→ **GIVEN PROBLEM**: Among the lines of data below, reproduce only those from the one with "near_base_beam();" through the one with "obj.parent = None", exactly as they stand, both ends included.
## begin COLLECTED DATA
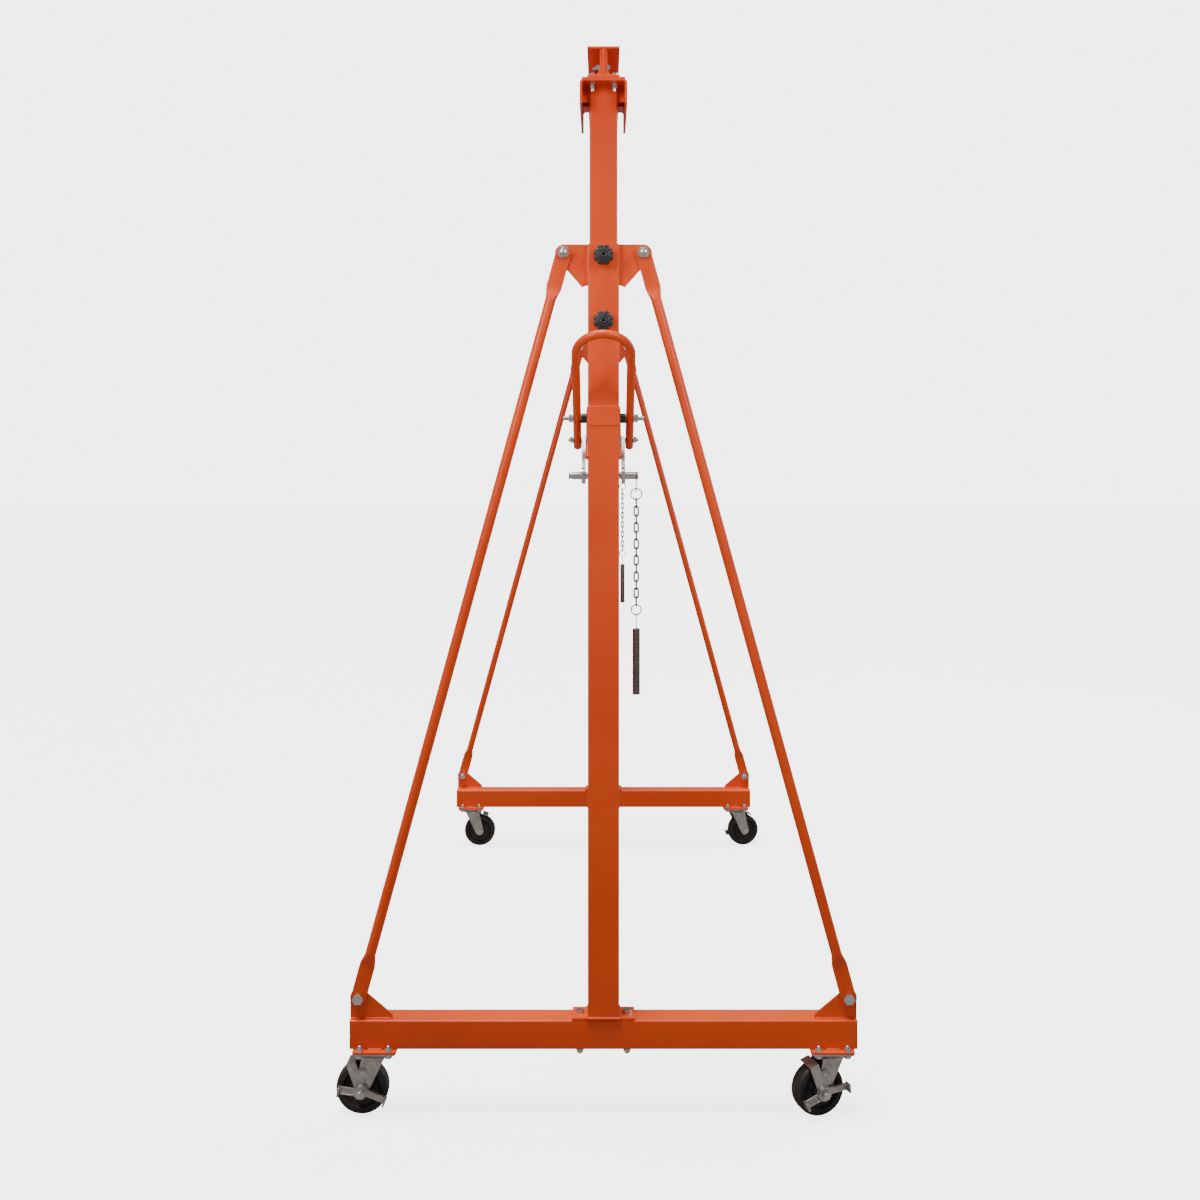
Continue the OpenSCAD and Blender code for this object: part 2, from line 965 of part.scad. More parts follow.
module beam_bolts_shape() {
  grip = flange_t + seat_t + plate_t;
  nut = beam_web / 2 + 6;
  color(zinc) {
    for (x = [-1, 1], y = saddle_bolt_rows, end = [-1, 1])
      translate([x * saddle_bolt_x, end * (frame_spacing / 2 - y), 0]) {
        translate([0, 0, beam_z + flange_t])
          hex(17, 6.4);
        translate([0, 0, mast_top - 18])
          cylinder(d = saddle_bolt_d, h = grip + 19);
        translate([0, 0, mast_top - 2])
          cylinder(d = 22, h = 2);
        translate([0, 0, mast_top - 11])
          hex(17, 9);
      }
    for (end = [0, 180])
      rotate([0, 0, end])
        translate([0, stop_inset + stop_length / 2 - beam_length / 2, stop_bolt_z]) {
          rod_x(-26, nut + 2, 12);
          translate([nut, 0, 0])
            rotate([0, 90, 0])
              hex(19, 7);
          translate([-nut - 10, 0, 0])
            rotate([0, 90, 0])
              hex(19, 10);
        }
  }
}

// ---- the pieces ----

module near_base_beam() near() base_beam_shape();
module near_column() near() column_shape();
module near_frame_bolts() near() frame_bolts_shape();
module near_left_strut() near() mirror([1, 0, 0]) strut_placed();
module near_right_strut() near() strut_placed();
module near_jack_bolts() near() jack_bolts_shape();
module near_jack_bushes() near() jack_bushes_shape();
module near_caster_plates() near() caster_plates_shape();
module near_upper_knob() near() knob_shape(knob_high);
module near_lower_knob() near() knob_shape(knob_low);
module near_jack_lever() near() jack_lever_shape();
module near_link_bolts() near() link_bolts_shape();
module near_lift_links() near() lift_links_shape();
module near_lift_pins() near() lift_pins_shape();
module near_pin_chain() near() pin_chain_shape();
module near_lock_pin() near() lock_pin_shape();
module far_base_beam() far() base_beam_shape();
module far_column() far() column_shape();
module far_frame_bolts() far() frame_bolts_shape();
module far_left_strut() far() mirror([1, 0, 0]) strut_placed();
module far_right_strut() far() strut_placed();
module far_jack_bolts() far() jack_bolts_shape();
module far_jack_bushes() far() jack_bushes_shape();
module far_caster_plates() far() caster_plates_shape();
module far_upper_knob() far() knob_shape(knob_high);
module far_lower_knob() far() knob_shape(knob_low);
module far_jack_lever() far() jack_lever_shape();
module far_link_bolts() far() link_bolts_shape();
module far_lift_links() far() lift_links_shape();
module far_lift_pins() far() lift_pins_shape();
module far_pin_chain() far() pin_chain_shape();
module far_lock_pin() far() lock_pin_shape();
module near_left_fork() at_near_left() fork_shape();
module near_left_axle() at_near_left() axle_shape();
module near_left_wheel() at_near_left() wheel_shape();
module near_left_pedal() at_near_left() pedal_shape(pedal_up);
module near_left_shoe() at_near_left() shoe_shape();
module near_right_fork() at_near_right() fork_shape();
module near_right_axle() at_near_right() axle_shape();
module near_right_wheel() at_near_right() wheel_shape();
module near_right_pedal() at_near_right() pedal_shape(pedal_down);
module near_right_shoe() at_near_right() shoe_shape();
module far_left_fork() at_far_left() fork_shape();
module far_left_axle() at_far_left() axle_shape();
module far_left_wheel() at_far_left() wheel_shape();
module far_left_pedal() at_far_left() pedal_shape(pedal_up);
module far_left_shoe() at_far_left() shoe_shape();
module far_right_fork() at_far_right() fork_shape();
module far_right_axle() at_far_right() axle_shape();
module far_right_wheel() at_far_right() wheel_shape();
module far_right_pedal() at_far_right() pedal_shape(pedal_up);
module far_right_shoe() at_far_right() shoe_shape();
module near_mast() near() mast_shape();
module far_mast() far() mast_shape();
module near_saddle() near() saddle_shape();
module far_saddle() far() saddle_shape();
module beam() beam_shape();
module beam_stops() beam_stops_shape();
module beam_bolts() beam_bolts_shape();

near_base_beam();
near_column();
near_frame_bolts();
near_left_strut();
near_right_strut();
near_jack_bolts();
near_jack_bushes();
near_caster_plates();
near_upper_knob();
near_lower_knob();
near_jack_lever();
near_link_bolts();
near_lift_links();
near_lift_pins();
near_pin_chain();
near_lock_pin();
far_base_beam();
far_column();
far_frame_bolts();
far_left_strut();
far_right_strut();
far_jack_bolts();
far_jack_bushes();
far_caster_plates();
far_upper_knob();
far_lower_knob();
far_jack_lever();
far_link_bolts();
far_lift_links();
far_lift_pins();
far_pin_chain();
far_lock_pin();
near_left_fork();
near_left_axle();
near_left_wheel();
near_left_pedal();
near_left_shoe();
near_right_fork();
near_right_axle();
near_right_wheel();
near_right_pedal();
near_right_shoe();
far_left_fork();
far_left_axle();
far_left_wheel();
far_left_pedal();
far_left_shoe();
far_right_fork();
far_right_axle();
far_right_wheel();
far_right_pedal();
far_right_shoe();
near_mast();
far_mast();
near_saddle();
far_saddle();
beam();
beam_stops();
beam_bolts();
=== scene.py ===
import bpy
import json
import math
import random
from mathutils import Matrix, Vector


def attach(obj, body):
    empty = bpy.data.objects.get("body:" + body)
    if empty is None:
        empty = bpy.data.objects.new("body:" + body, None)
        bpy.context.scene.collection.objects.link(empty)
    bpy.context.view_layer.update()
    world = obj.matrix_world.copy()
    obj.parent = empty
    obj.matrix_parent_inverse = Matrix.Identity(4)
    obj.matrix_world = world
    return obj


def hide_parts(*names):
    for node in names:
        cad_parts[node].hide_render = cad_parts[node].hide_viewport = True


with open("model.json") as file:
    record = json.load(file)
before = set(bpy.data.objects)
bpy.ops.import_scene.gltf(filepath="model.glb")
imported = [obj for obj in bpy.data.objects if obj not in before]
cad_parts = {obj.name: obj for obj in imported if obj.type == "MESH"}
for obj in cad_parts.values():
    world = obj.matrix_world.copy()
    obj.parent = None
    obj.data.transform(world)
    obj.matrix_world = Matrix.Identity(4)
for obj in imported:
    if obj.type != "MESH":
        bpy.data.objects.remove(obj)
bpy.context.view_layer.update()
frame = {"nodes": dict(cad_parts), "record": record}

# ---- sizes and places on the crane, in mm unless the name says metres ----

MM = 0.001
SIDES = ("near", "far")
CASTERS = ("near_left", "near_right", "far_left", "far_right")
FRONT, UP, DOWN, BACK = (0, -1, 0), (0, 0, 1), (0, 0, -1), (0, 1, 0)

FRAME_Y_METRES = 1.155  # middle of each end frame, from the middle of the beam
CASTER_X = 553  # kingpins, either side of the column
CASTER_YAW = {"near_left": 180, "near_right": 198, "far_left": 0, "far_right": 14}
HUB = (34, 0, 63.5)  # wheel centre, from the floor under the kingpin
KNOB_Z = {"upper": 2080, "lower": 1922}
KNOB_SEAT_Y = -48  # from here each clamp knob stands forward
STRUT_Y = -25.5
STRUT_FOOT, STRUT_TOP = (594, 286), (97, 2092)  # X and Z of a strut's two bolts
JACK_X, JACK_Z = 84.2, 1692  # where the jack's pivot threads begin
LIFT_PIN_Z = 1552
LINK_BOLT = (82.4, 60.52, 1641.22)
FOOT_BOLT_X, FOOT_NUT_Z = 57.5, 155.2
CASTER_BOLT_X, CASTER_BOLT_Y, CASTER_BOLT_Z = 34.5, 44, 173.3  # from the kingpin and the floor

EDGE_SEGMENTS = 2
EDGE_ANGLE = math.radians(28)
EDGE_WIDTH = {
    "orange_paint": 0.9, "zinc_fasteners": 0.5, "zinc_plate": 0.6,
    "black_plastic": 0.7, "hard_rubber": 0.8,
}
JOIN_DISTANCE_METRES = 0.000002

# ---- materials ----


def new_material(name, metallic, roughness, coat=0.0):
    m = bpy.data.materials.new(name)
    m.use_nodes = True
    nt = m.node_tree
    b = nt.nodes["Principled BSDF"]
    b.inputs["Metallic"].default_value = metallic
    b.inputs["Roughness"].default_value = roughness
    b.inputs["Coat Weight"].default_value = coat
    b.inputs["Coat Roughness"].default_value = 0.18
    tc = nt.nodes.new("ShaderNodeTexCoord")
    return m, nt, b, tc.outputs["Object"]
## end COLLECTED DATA
→ **FULL OUTPUT**:
near_base_beam();
near_column();
near_frame_bolts();
near_left_strut();
near_right_strut();
near_jack_bolts();
near_jack_bushes();
near_caster_plates();
near_upper_knob();
near_lower_knob();
near_jack_lever();
near_link_bolts();
near_lift_links();
near_lift_pins();
near_pin_chain();
near_lock_pin();
far_base_beam();
far_column();
far_frame_bolts();
far_left_strut();
far_right_strut();
far_jack_bolts();
far_jack_bushes();
far_caster_plates();
far_upper_knob();
far_lower_knob();
far_jack_lever();
far_link_bolts();
far_lift_links();
far_lift_pins();
far_pin_chain();
far_lock_pin();
near_left_fork();
near_left_axle();
near_left_wheel();
near_left_pedal();
near_left_shoe();
near_right_fork();
near_right_axle();
near_right_wheel();
near_right_pedal();
near_right_shoe();
far_left_fork();
far_left_axle();
far_left_wheel();
far_left_pedal();
far_left_shoe();
far_right_fork();
far_right_axle();
far_right_wheel();
far_right_pedal();
far_right_shoe();
near_mast();
far_mast();
near_saddle();
far_saddle();
beam();
beam_stops();
beam_bolts();
=== scene.py ===
import bpy
import json
import math
import random
from mathutils import Matrix, Vector


def attach(obj, body):
    empty = bpy.data.objects.get("body:" + body)
    if empty is None:
        empty = bpy.data.objects.new("body:" + body, None)
        bpy.context.scene.collection.objects.link(empty)
    bpy.context.view_layer.update()
    world = obj.matrix_world.copy()
    obj.parent = empty
    obj.matrix_parent_inverse = Matrix.Identity(4)
    obj.matrix_world = world
    return obj


def hide_parts(*names):
    for node in names:
        cad_parts[node].hide_render = cad_parts[node].hide_viewport = True


with open("model.json") as file:
    record = json.load(file)
before = set(bpy.data.objects)
bpy.ops.import_scene.gltf(filepath="model.glb")
imported = [obj for obj in bpy.data.objects if obj not in before]
cad_parts = {obj.name: obj for obj in imported if obj.type == "MESH"}
for obj in cad_parts.values():
    world = obj.matrix_world.copy()
    obj.parent = None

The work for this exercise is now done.